Adam Roach No Objection
Comment (2017-09-27 for -24)
I have the same concern as Kathleen's DISCUSS, and would have blocked the draft on the same grounds if such a position were not already in place. The "crunchy perimeter, soft center" model of security was flawed to start with; and, even in those arenas where it was once fashionable, it's starting to be considered dated (e.g., much of the traffic inside data centers is secured using TLS -- see the recent discussions in the TLS working group for evidence of this situation). More notably, this "unconditionally trusted network zone" approach to security has led to some spectacular exploits recently (cf. https://www.wired.com/2016/04/the-critical-hole-at-the-heart-of-cell-phone-infrastructure/).

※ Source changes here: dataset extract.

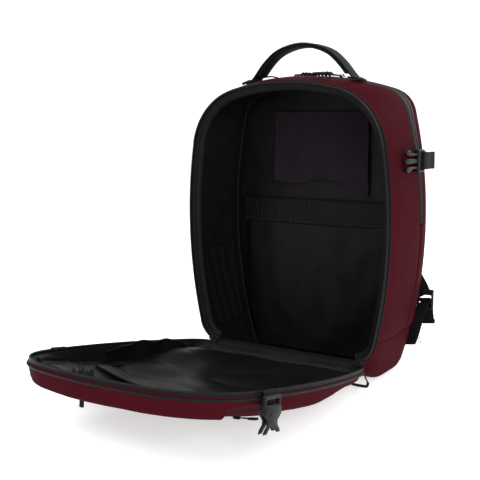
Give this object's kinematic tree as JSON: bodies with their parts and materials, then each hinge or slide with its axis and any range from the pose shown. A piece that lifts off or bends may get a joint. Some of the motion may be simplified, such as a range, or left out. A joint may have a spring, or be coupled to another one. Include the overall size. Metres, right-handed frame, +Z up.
{
  "type": "travel backpack",
  "caption": "Travel backpack standing with its domed front panel unzipped and folded down on its lower hinge, with pockets, grab handle, shoulder straps and side-release buckles.",
  "frame": {"origin": "middle of the flat base that the bag stands on", "axes": "+Z up the bag, +Y toward the wearer's back, +X toward the right side seen from the front"},
  "size_m": [0.369, 0.5747, 0.498],
  "materials": {
    "coated_fabric": "soft-touch coated twill, satin",
    "lining_fabric": "fine woven lining with a slight sheen",
    "padded_mesh": "foam under knitted mesh, matte",
    "webbing": "ribbed woven webbing",
    "zip_tape": "coated zip tape, satin",
    "buckle_plastic": "moulded, satin",
    "slider_metal": "black, satin",
    "pull_rubber": "cord with a moulded rubber grip, matte"
  },
  "bodies": {
    "bag": {"main_gusset": "coated_fabric", "rear_gusset": "coated_fabric", "bottom_panel": "coated_fabric", "laptop_zip_tape": "zip_tape", "back_panel": "padded_mesh", "divider_panel": "lining_fabric", "laptop_sleeve_pad": "padded_mesh", "lining_gusset": "lining_fabric", "body_zip": "zip_tape", "hinge_strip_body": "webbing", "slip_pocket": "lining_fabric", "elastic_band": "lining_fabric", "pocket_gusset": "lining_fabric", "hanging_flap": "lining_fabric", "inner_side_pocket": "lining_fabric", "handle_foot_left": "webbing", "handle_foot_right": "webbing", "lumbar_pad": "padded_mesh", "back_pad_left": "padded_mesh", "back_pad_right": "padded_mesh", "luggage_sleeve": "webbing", "hang_loop": "webbing", "strap_webbing_left": "webbing", "strap_webbing_right": "webbing"},
    "front_panel": {"door_main_panel": "coated_fabric", "door_yoke_panel": "coated_fabric", "door_lining": "lining_fabric", "door_inner_pocket": "lining_fabric", "door_flap": "lining_fabric", "door_zip": "zip_tape", "hinge_strip_door": "webbing", "pocket_zip_upper": "zip_tape", "pocket_zip_lower": "zip_tape", "buckle_tab_left": "webbing", "buckle_tab_right": "webbing"},
    "handle": {"handle": "webbing"},
    "main_slider_right": {"main_slider_right": "slider_metal"},
    "main_pull_right": {"main_pull_right": "pull_rubber"},
    "main_slider_left": {"main_slider_left": "slider_metal"},
    "main_pull_left": {"main_pull_left": "pull_rubber"},
    "laptop_slider_left": {"laptop_slider_left": "slider_metal"},
    "laptop_pull_left": {"laptop_pull_left": "pull_rubber"},
    "laptop_slider_right": {"laptop_slider_right": "slider_metal"},
    "laptop_pull_right": {"laptop_pull_right": "pull_rubber"},
    "pocket_slider_upper": {"pocket_slider_upper": "slider_metal"},
    "pocket_pull_upper": {"pocket_pull_upper": "pull_rubber"},
    "pocket_slider_lower": {"pocket_slider_lower": "slider_metal"},
    "pocket_pull_lower": {"pocket_pull_lower": "pull_rubber"},
    "buckle_socket_right": {"buckle_female_right": "buckle_plastic"},
    "buckle_plug_right": {"buckle_male_right": "buckle_plastic", "side_strap_right": "webbing"},
    "buckle_socket_left": {"buckle_female_left": "buckle_plastic"},
    "buckle_plug_left": {"buckle_male_left": "buckle_plastic", "side_strap_left": "webbing"},
    "shoulder_strap_right": {"shoulder_pad_right": "padded_mesh", "strap_adjuster_right": "buckle_plastic"},
    "chest_strap_right": {"chest_strap_right": "webbing"},
    "shoulder_strap_left": {"shoulder_pad_left": "padded_mesh", "strap_adjuster_left": "buckle_plastic"},
    "chest_strap_left": {"chest_strap_left": "webbing"}
  },
  "joints": [
    {"name": "front_panel_hinge", "type": "hinge", "parent": "bag", "child": "front_panel", "pos_m": [0, -0.103, 0.039], "axis": [1, 0, 0], "range_deg": [-81.2, 0]},
    {"name": "handle_fold", "type": "hinge", "parent": "bag", "child": "handle", "pos_m": [0, -0.038, 0.4475], "axis": [1, 0, 0], "range_deg": [-25, 30], "stiffness_Nm_per_rad": 0.08},
    {"name": "main_slider_right_travel", "type": "hinge", "parent": "bag", "child": "main_slider_right", "pos_m": [0.11396, -0.1, 0.081], "axis": [0, -1, 0], "range_deg": [0, 55]},
    {"name": "main_pull_right_swing", "type": "hinge", "parent": "main_slider_right", "child": "main_pull_right", "pos_m": [0.13298, -0.1003, 0.03522], "axis": [0, -1, 0], "range_deg": [-15, 75]},
    {"name": "main_slider_left_travel", "type": "hinge", "parent": "bag", "child": "main_slider_left", "pos_m": [-0.11396, -0.1, 0.081], "axis": [0, 1, 0], "range_deg": [0, 55]},
    {"name": "main_pull_left_swing", "type": "hinge", "parent": "main_slider_left", "child": "main_pull_left", "pos_m": [-0.13298, -0.1003, 0.03522], "axis": [0, 1, 0], "range_deg": [-15, 75]},
    {"name": "laptop_slider_left_travel", "type": "hinge", "parent": "bag", "child": "laptop_slider_left", "pos_m": [0, 0.007, 0.05], "axis": [0, 1, 0], "range_deg": [-9, 7]},
    {"name": "laptop_pull_left_lift", "type": "hinge", "parent": "laptop_slider_left", "child": "laptop_pull_left", "pos_m": [-0.06749, 0, 0.44711], "axis": [0, 1, 0], "range_deg": [0, 100]},
    {"name": "laptop_slider_right_travel", "type": "hinge", "parent": "bag", "child": "laptop_slider_right", "pos_m": [0, 0.007, 0.05], "axis": [0, 1, 0], "range_deg": [-10, 1]},
    {"name": "laptop_pull_right_lift", "type": "hinge", "parent": "laptop_slider_right", "child": "laptop_pull_right", "pos_m": [0.04026, 0.0018, 0.45058], "axis": [-0.995, 0, 0.1], "range_deg": [0, 10]},
    {"name": "pocket_slider_upper_travel", "type": "hinge", "parent": "front_panel", "child": "pocket_slider_upper", "pos_m": [0, -0.33889, 0.47623], "axis": [0, -0.9882, 0.153], "range_deg": [-0.1, 26.6]},
    {"name": "pocket_pull_upper_swing", "type": "hinge", "parent": "pocket_slider_upper", "child": "pocket_pull_upper", "pos_m": [-0.105, -0.40657, 0.03903], "axis": [1, 0, 0], "range_deg": [-50, 50]},
    {"name": "pocket_slider_lower_travel", "type": "hinge", "parent": "front_panel", "child": "pocket_slider_lower", "pos_m": [0, -0.25686, 0.46354], "axis": [0, -0.9882, 0.153], "range_deg": [-25.2, 2.1]},
    {"name": "pocket_pull_lower_swing", "type": "hinge", "parent": "pocket_slider_lower", "child": "pocket_pull_lower", "pos_m": [0.0876, -0.32626, 0.01524], "axis": [0, 0.9882, -0.153], "range_deg": [0, 70]},
    {"name": "buckle_socket_right_swing", "type": "hinge", "parent": "front_panel", "child": "buckle_socket_right", "pos_m": [0.17353, -0.38723, 0.07895], "axis": [0, -0.9882, 0.153], "range_deg": [0, 140]},
    {"name": "buckle_plug_right_swing", "type": "hinge", "parent": "bag", "child": "buckle_plug_right", "pos_m": [0.16845, 0.031, 0.326], "axis": [0, 0, 1], "range_deg": [0, 90]},
    {"name": "buckle_socket_left_swing", "type": "hinge", "parent": "front_panel", "child": "buckle_socket_left", "pos_m": [-0.17353, -0.38723, 0.07895], "axis": [0, 0.9882, -0.153], "range_deg": [0, 140]},
    {"name": "buckle_plug_left_swing", "type": "hinge", "parent": "bag", "child": "buckle_plug_left", "pos_m": [-0.16845, 0.031, 0.326], "axis": [0, 0, -1], "range_deg": [0, 90]},
    {"name": "shoulder_strap_right_swing", "type": "hinge", "parent": "bag", "child": "shoulder_strap_right", "pos_m": [0.058, 0.0575, 0.433], "axis": [1, 0, 0], "range_deg": [0, 15]},
    {"name": "chest_strap_right_slide", "type": "slide", "parent": "shoulder_strap_right", "child": "chest_strap_right", "axis": [-0.1829, 0, 0.9831], "range_m": [-0.035, 0.035]},
    {"name": "shoulder_strap_left_swing", "type": "hinge", "parent": "bag", "child": "shoulder_strap_left", "pos_m": [-0.058, 0.0575, 0.433], "axis": [1, 0, 0], "range_deg": [0, 15]},
    {"name": "chest_strap_left_slide", "type": "slide", "parent": "shoulder_strap_left", "child": "chest_strap_left", "axis": [0.1829, 0, 0.9831], "range_m": [-0.035, 0.035]}
  ]
}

Rather than explicitly fostering this model, the security section really needs to normatively disallow it. (n.b., I reviewed version -21 of the document -- but I don't find the changes between that version and -24 to address the issue Kathleen raises) ---- Section 3 says the following about reclassification behavior: When the logical classifier performs re- classification that results in a change of service path, it MUST replace the existing NSH with a new NSH with the Base Header and Service Path Header reflecting the new service path information and MUST set the initial SI. The O bit, as well as unassigned flags, MUST be copied transparently from the old NSH to a new NSH. Metadata MAY be preserved in the new NSH. I don't see anything here about copying the TTL. If the TTL isn't copied, you can end up with a stable (and unending) loop involving two classifiers (which seems even more damaging than usual, as the SI value won't generally survive a reclassification, right?). I would suggest adding "TTL" to the list of things that MUST be copied when reclassification occurs.